- Data to use:
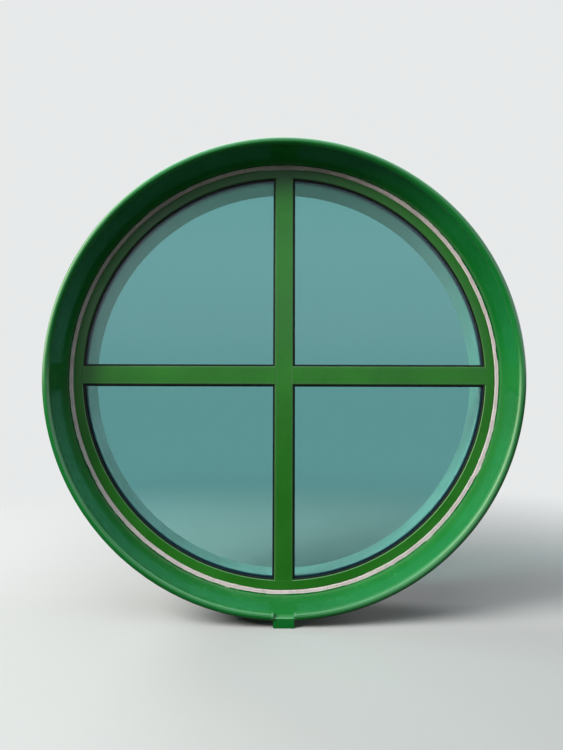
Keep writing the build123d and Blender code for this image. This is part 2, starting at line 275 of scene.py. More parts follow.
# %% [markdown]
# ## Coped ends
# The ends of a bar are coped: cut to the circle of the ring. A boolean would cut them, but it
# leaves ragged edges that shade badly. We extrude the outline from station to station instead,
# and each station says where the points go. A second row just before an end lets us sink the
# very edge a little, and that makes the hairline joint that paint never quite fills.

# %% Stations along a bar
joint_groove = 0.0009
joint_drop = 0.0004


def coped(sign, back_off=0.0, sunk=0.0):
    """A station that follows the circle at a bar's end, a little before it if backed off."""
    def place(across, forward):
        deep = forward < lip_back or (forward == lip_back and abs(across) <= bar_wall_half)
        end = wall_radius - hairline if deep else bar_end_radius - back_off
        return sign * sqrt(end ** 2 - across ** 2), sunk, 0
    return place


def straight(along, sunk=0.0, squeezed=0.0):
    """A station square across the bar, which may squeeze it to a narrower half width."""
    def place(across, forward):
        return along, sunk, squeezed
    return place


print("A bar ends", round(coped(1)(0.0, face)[0], 4), "m from the window's middle")

# %% [markdown]
# ## One bar from its stations
# Each extrusion copies the last row of points, and afterwards the rows are moved to their
# stations. The two ends are filled last, and faces with many corners are cut into triangles, so
# that every exporter reads them the same way.

# %% Build one bar
def place_row(row, outline, station):
    """Moves a row of points to its station."""
    for vert, (across, forward) in zip(row, outline):
        along, sunk, squeezed = station(across, forward)
        vert.co.z = along
        vert.co.y = -(forward - (sunk if forward > lip_back else 0))
        if squeezed and abs(across) > squeezed:
            vert.co.x = squeezed if across > 0 else -squeezed


def make_bar(stations, turn=Matrix.Identity(4)):
    """Extrudes the outline of a bar through its stations, and turns the bar if asked."""
    bm = bmesh.new()
    outline = bar_outline()
    row = [bm.verts.new((across, -forward, 0)) for across, forward in outline]
    edges = [bm.edges.new((row[k], row[(k + 1) % len(row)])) for k in range(len(row))]
    rows = [row]
    while len(rows) < len(stations):
        grown = bmesh.ops.extrude_edge_only(bm, edges=edges)["geom"]
        edges = [item for item in grown if isinstance(item, bmesh.types.BMEdge)]
        edges = [edge for edge in edges if not any(vert in row for vert in edge.verts)]
        fresh = [item for item in grown if isinstance(item, bmesh.types.BMVert)]
        by_place = {(round(vert.co.x, 6), round(vert.co.y, 6)): vert for vert in fresh}
        row = [by_place[(round(across, 6), round(-forward, 6))] for across, forward in outline]
        rows.append(row)
    for row, station in zip(rows, stations):
        place_row(row, outline, station)
    for row in (rows[0], rows[-1]):
        bmesh.ops.contextual_create(bm, geom=row)
    bmesh.ops.triangulate(bm, faces=[part for part in bm.faces if len(part.verts) > 4])
    bmesh.ops.transform(bm, matrix=turn, verts=bm.verts[:])
    return bm


def on_bar_bevel(axis):
    """The test for wear and painted highlight of a bar whose width lies along an axis, 0 for X or 2 for
    Z.
    """
    def wear_and_highlight_test(at, away):
        return abs(at[axis]) > clear - 0.0001 and -at.y > lip_back + 0.0005
    return wear_and_highlight_test


print("The flat front of a bar is", round(2 * clear * 1000), "mm wide")

# %% [markdown]
# ## The mullion
# The mullion runs through from top to bottom. Where the transoms meet it, its bevels are cut
# back to the flat front, and two pairs of stations at the same place make those square notches.

# %% The mullion runs through
bar_smooth = 15
notch = bar_half + hairline
mullion = make_bar(
    [
        coped(-1, sunk=joint_drop),
        coped(-1, back_off=joint_groove),
        straight(-notch),
        straight(-notch, squeezed=clear),
        straight(notch, squeezed=clear),
        straight(notch),
        coped(1, back_off=joint_groove),
        coped(1, sunk=joint_drop),
    ],
)
mark_wear_and_highlight(mullion, on_bar_bevel(0))
finish_piece(mullion, "mullion_outside", ["mullion_shell_outside"], bar_smooth)

# %% [markdown]
# ## The transoms
# A transom starts square in the mullion's notch and ends coped in the ring. It is built upright
# like the mullion and then turned a quarter about the window's axis, to the right or the left.

# %% The transoms butt against it
butt = clear + hairline
for side, sign in (("right", 1), ("left", -1)):
    transom = make_bar(
        [
            straight(butt, sunk=joint_drop),
            straight(butt + joint_groove),
            coped(1, back_off=joint_groove),
            coped(1, sunk=joint_drop),
        ],
        Matrix.Rotation(sign * pi / 2, 4, "Y"),
    )
    mark_wear_and_highlight(transom, on_bar_bevel(2))
    finish_piece(
        transom,
        "transom_" + side + "_outside",
        ["transom_" + side + "_shell_outside"],
        bar_smooth,
    )

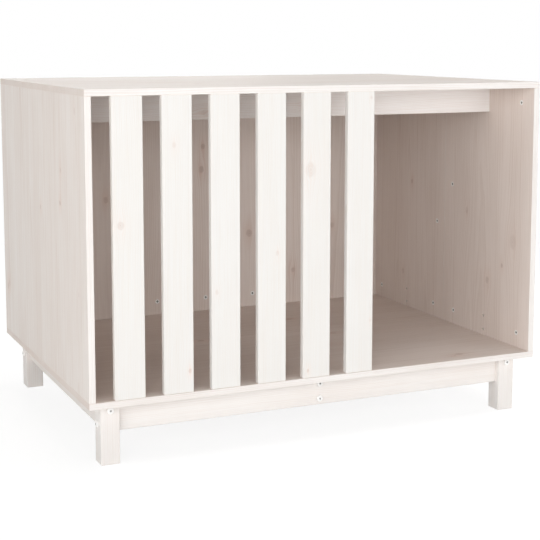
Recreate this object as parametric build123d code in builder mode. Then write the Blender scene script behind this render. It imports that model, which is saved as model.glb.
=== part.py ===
"""A slatted dog house of solid pine boards: a box with an open doorway, standing on a low leg frame.

Millimetres. X runs along the width, with the doorway on the +X side. The front faces -Y and +Z is up.
The origin is on the floor, under the middle of the house.

Boards meet in three kinds of joint, and every bore is worked out from the joint that it serves:
- a cam lock in one board draws in the head of a cam bolt, which is screwed into the other board;
- a wooden dowel sits half in one piece and half in the other;
- a bolt goes through a leg or an apron into a barrel nut, which lies across the piece behind.

Some two hundred bores and pins lie out of sight in the wood. Their sections have a few flats that
touch the real round one from outside, which keeps the model light.
"""

import os
from collections import defaultdict
from typing import NamedTuple

from build123d import *

# Overall sizes
width = 1000.0
depth = 700.0
height = 720.0
leg_height = 120.0

# Boards
board = 13.0
batten_height = 59.0
apron_height = 58.0
leg = 38.0
back_middle_width = 164.0

# Front
slat_count = 6
slat_width = 60.0
doorway_width = 387.0
slat_seam = 0.6

# Base
leg_inset = 30.0

# Eased edges
panel_ease = 0.5
slat_ease = 0.8
frame_ease = 1.0

# Cam locks and their bolts
cam_radius = 5.0
cam_cover = 3.0
cam_edge_inset = 46.0
cam_setback = 33.0
cam_offset = 48.5
cam_bolt_radius = 2.5
cam_thread_cover = 4.0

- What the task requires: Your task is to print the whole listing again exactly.

- Output for this exercise:
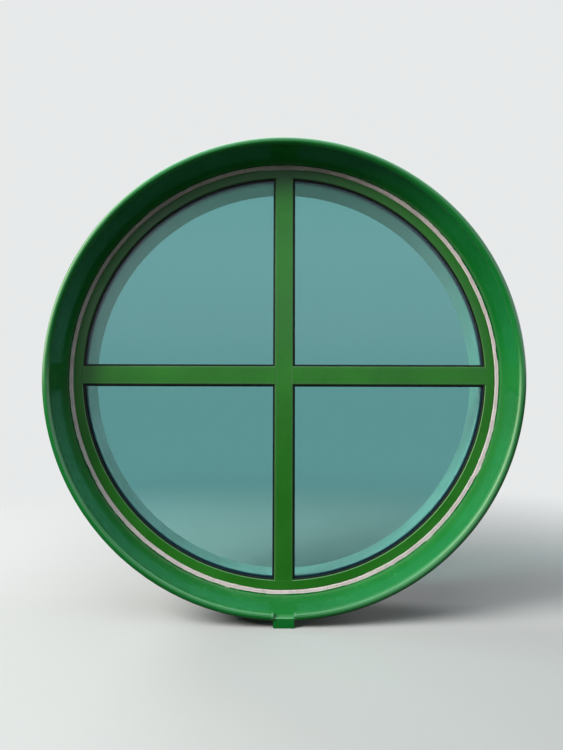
Keep writing the build123d and Blender code for this image. This is part 2, starting at line 275 of scene.py. More parts follow.
# %% [markdown]
# ## Coped ends
# The ends of a bar are coped: cut to the circle of the ring. A boolean would cut them, but it
# leaves ragged edges that shade badly. We extrude the outline from station to station instead,
# and each station says where the points go. A second row just before an end lets us sink the
# very edge a little, and that makes the hairline joint that paint never quite fills.

# %% Stations along a bar
joint_groove = 0.0009
joint_drop = 0.0004


def coped(sign, back_off=0.0, sunk=0.0):
    """A station that follows the circle at a bar's end, a little before it if backed off."""
    def place(across, forward):
        deep = forward < lip_back or (forward == lip_back and abs(across) <= bar_wall_half)
        end = wall_radius - hairline if deep else bar_end_radius - back_off
        return sign * sqrt(end ** 2 - across ** 2), sunk, 0
    return place


def straight(along, sunk=0.0, squeezed=0.0):
    """A station square across the bar, which may squeeze it to a narrower half width."""
    def place(across, forward):
        return along, sunk, squeezed
    return place


print("A bar ends", round(coped(1)(0.0, face)[0], 4), "m from the window's middle")

# %% [markdown]
# ## One bar from its stations
# Each extrusion copies the last row of points, and afterwards the rows are moved to their
# stations. The two ends are filled last, and faces with many corners are cut into triangles, so
# that every exporter reads them the same way.

# %% Build one bar
def place_row(row, outline, station):
    """Moves a row of points to its station."""
    for vert, (across, forward) in zip(row, outline):
        along, sunk, squeezed = station(across, forward)
        vert.co.z = along
        vert.co.y = -(forward - (sunk if forward > lip_back else 0))
        if squeezed and abs(across) > squeezed:
            vert.co.x = squeezed if across > 0 else -squeezed


def make_bar(stations, turn=Matrix.Identity(4)):
    """Extrudes the outline of a bar through its stations, and turns the bar if asked."""
    bm = bmesh.new()
    outline = bar_outline()
    row = [bm.verts.new((across, -forward, 0)) for across, forward in outline]
    edges = [bm.edges.new((row[k], row[(k + 1) % len(row)])) for k in range(len(row))]
    rows = [row]
    while len(rows) < len(stations):
        grown = bmesh.ops.extrude_edge_only(bm, edges=edges)["geom"]
        edges = [item for item in grown if isinstance(item, bmesh.types.BMEdge)]
        edges = [edge for edge in edges if not any(vert in row for vert in edge.verts)]
        fresh = [item for item in grown if isinstance(item, bmesh.types.BMVert)]
        by_place = {(round(vert.co.x, 6), round(vert.co.y, 6)): vert for vert in fresh}
        row = [by_place[(round(across, 6), round(-forward, 6))] for across, forward in outline]
        rows.append(row)
    for row, station in zip(rows, stations):
        place_row(row, outline, station)
    for row in (rows[0], rows[-1]):
        bmesh.ops.contextual_create(bm, geom=row)
    bmesh.ops.triangulate(bm, faces=[part for part in bm.faces if len(part.verts) > 4])
    bmesh.ops.transform(bm, matrix=turn, verts=bm.verts[:])
    return bm


def on_bar_bevel(axis):
    """The test for wear and painted highlight of a bar whose width lies along an axis, 0 for X or 2 for
    Z.
    """
    def wear_and_highlight_test(at, away):
        return abs(at[axis]) > clear - 0.0001 and -at.y > lip_back + 0.0005
    return wear_and_highlight_test


print("The flat front of a bar is", round(2 * clear * 1000), "mm wide")

# %% [markdown]
# ## The mullion
# The mullion runs through from top to bottom. Where the transoms meet it, its bevels are cut
# back to the flat front, and two pairs of stations at the same place make those square notches.

# %% The mullion runs through
bar_smooth = 15
notch = bar_half + hairline
mullion = make_bar(
    [
        coped(-1, sunk=joint_drop),
        coped(-1, back_off=joint_groove),
        straight(-notch),
        straight(-notch, squeezed=clear),
        straight(notch, squeezed=clear),
        straight(notch),
        coped(1, back_off=joint_groove),
        coped(1, sunk=joint_drop),
    ],
)
mark_wear_and_highlight(mullion, on_bar_bevel(0))
finish_piece(mullion, "mullion_outside", ["mullion_shell_outside"], bar_smooth)

# %% [markdown]
# ## The transoms
# A transom starts square in the mullion's notch and ends coped in the ring. It is built upright
# like the mullion and then turned a quarter about the window's axis, to the right or the left.

# %% The transoms butt against it
butt = clear + hairline
for side, sign in (("right", 1), ("left", -1)):
    transom = make_bar(
        [
            straight(butt, sunk=joint_drop),
            straight(butt + joint_groove),
            coped(1, back_off=joint_groove),
            coped(1, sunk=joint_drop),
        ],
        Matrix.Rotation(sign * pi / 2, 4, "Y"),
    )
    mark_wear_and_highlight(transom, on_bar_bevel(2))
    finish_piece(
        transom,
        "transom_" + side + "_outside",
        ["transom_" + side + "_shell_outside"],
        bar_smooth,
    )

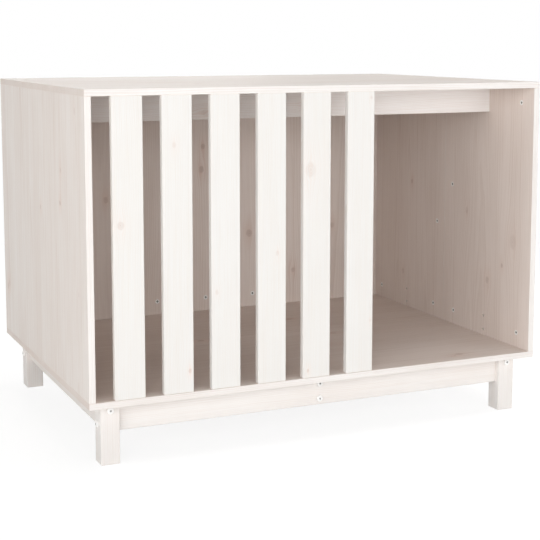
Recreate this object as parametric build123d code in builder mode. Then write the Blender scene script behind this render. It imports that model, which is saved as model.glb.
=== part.py ===
"""A slatted dog house of solid pine boards: a box with an open doorway, standing on a low leg frame.

Millimetres. X runs along the width, with the doorway on the +X side. The front faces -Y and +Z is up.
The origin is on the floor, under the middle of the house.

Boards meet in three kinds of joint, and every bore is worked out from the joint that it serves:
- a cam lock in one board draws in the head of a cam bolt, which is screwed into the other board;
- a wooden dowel sits half in one piece and half in the other;
- a bolt goes through a leg or an apron into a barrel nut, which lies across the piece behind.

Some two hundred bores and pins lie out of sight in the wood. Their sections have a few flats that
touch the real round one from outside, which keeps the model light.
"""

import os
from collections import defaultdict
from typing import NamedTuple

from build123d import *

# Overall sizes
width = 1000.0
depth = 700.0
height = 720.0
leg_height = 120.0

# Boards
board = 13.0
batten_height = 59.0
apron_height = 58.0
leg = 38.0
back_middle_width = 164.0

# Front
slat_count = 6
slat_width = 60.0
doorway_width = 387.0
slat_seam = 0.6

# Base
leg_inset = 30.0

# Eased edges
panel_ease = 0.5
slat_ease = 0.8
frame_ease = 1.0

# Cam locks and their bolts
cam_radius = 5.0
cam_cover = 3.0
cam_edge_inset = 46.0
cam_setback = 33.0
cam_offset = 48.5
cam_bolt_radius = 2.5
cam_thread_cover = 4.0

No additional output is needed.